En síntesis, que, sin el magisterio de mis progenitores, Francisco Navarro Artiles, Ramón Trujillo y Miguel de Unamuno, discípulos, a su vez, de otros maestros y magisterios, no habría sido yo nada de lo que soy profesional y hasta humanamente; que estoy hecho de cachitos de ellos, en los que me reconozco a diario. Porque lo único que he hecho a lo largo de mi vida no ha sido otra cosa que trabajar sobre lo que ellos construyeron, para desarrollarlo dentro de mis modestas posibilidades y llevarlo un poco más allá de donde lo dejaron. Es así como construimos el mundo entre todos. 
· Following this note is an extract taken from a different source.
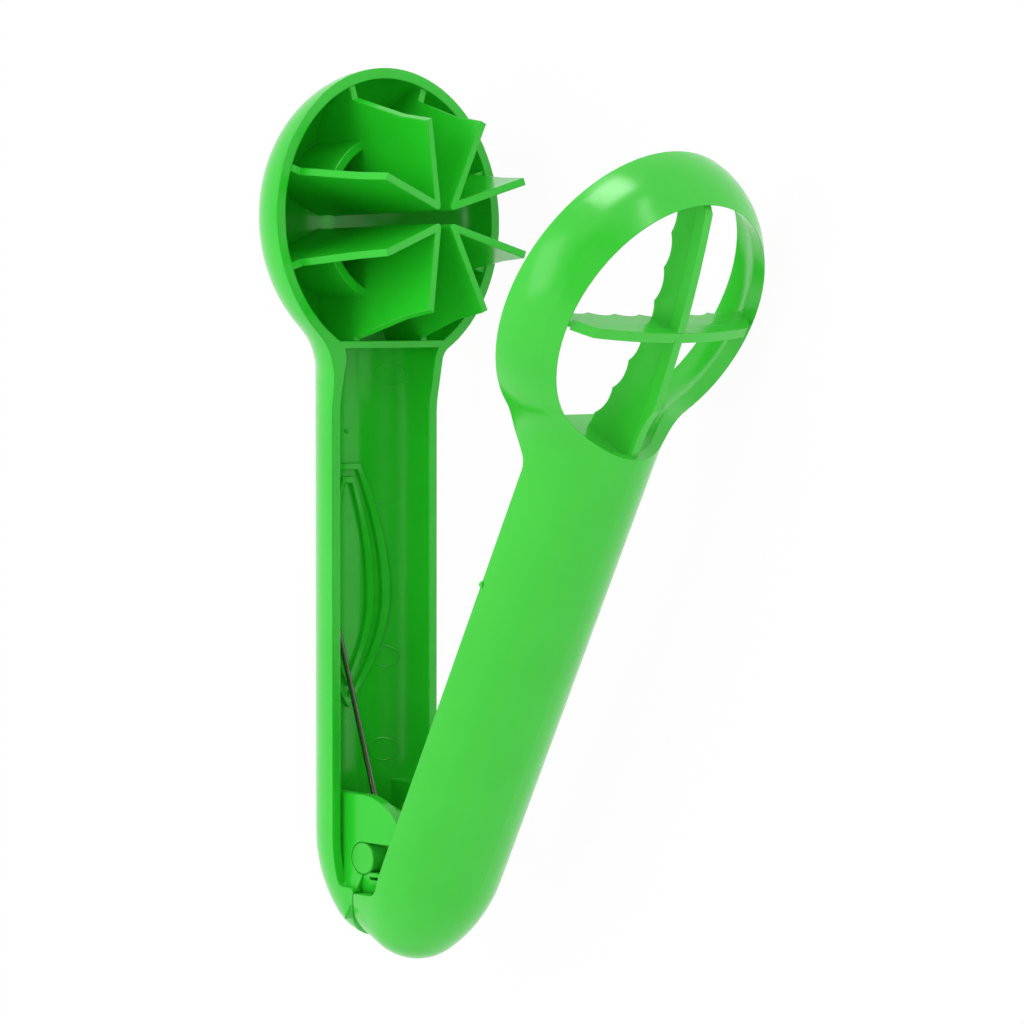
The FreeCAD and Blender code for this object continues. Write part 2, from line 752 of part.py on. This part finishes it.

Y, ante esta evidencia, pueden adoptarse dos posturas distintas: la postura ahistórica o adánica, que es la de aquellos que piensan que el mundo es un absoluto o que ha nacido con ellos, desentendiéndose olímpicamente de las raíces y los antecedentes, tan frecuente en la sociedad moderna, en que el saber se ha degradado tanto, en favor de actitudes, fanatismos ideológicos y narcisismos; y la postura histórica, que es la de aquellos que reconocen que somos hijos de la tradición y que debemos estar agradecidos a todos los que han contribuido a forjarla, dedicando a ella su talento, desvelos y esfuerzos; es decir, el único tesoro que tenían, que era su vida. Culturalmente, no somos otra cosa que un pequeño eslabón de una cadena nunca acabada, que empezó con el primer ser humano y acabará con el último. Y tenemos la obligación moral de reconocerlo, no sólo porque es de justicia agradecer el trabajo de aquellos que nos han inventado el mundo que vivimos, sino también porque sólo así podemos conocernos, tomar conciencia de que estamos hechos de la materia de los sueños, como decía el grandísimo poeta inglés, y atenuar la angustia de la nada que a todos nos corroe por dentro, porque vivos seguiremos en aquellos que perpetúen la tradición cuando hayamos muerto.